## WORK INSTRUCTIONS
Beginning at the first line of the data, print each line exactly, stopping after the line that contains "what they have.".
Start of MATERIAL FOR THIS TASK
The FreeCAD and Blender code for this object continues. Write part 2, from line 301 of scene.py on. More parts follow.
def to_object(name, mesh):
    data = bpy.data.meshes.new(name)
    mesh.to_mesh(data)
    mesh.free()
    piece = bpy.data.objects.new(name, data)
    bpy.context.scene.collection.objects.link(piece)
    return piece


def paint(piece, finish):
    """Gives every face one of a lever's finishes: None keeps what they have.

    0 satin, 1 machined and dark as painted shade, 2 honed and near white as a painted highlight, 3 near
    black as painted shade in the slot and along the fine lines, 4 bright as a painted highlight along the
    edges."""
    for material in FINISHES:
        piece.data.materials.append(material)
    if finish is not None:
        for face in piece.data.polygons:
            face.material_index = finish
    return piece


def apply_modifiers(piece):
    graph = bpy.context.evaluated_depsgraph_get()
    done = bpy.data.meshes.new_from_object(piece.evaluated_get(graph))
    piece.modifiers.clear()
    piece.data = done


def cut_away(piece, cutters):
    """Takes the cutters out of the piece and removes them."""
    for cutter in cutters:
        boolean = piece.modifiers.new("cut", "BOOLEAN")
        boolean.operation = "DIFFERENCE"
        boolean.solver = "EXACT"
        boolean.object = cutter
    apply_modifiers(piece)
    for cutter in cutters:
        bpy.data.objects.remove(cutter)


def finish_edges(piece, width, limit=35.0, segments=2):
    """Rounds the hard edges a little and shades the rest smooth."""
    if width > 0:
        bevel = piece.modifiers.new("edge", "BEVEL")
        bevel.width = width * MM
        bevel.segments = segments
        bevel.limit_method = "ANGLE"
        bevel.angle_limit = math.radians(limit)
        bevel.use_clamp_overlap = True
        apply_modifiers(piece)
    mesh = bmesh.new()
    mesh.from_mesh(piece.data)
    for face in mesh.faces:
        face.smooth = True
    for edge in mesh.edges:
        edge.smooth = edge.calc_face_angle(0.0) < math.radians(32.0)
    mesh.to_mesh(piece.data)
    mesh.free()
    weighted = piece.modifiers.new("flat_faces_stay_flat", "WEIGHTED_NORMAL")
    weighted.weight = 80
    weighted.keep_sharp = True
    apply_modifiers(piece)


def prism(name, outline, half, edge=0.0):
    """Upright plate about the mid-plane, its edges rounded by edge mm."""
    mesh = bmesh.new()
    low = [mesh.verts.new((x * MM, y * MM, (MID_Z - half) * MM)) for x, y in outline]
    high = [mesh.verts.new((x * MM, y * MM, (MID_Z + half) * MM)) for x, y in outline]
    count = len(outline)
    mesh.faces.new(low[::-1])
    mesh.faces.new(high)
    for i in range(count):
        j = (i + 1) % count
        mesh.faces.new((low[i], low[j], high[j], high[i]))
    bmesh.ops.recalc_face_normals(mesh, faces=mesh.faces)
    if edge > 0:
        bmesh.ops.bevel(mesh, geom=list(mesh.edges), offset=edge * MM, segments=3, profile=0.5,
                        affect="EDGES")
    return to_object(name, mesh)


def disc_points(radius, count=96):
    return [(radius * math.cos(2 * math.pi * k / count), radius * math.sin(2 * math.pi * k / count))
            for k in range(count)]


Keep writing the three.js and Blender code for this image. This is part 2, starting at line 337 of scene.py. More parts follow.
End of MATERIAL FOR THIS TASK
## WORKED SOLUTION
The FreeCAD and Blender code for this object continues. Write part 2, from line 301 of scene.py on. More parts follow.
def to_object(name, mesh):
    data = bpy.data.meshes.new(name)
    mesh.to_mesh(data)
    mesh.free()
    piece = bpy.data.objects.new(name, data)
    bpy.context.scene.collection.objects.link(piece)
    return piece


def paint(piece, finish):
    """Gives every face one of a lever's finishes: None keeps what they have.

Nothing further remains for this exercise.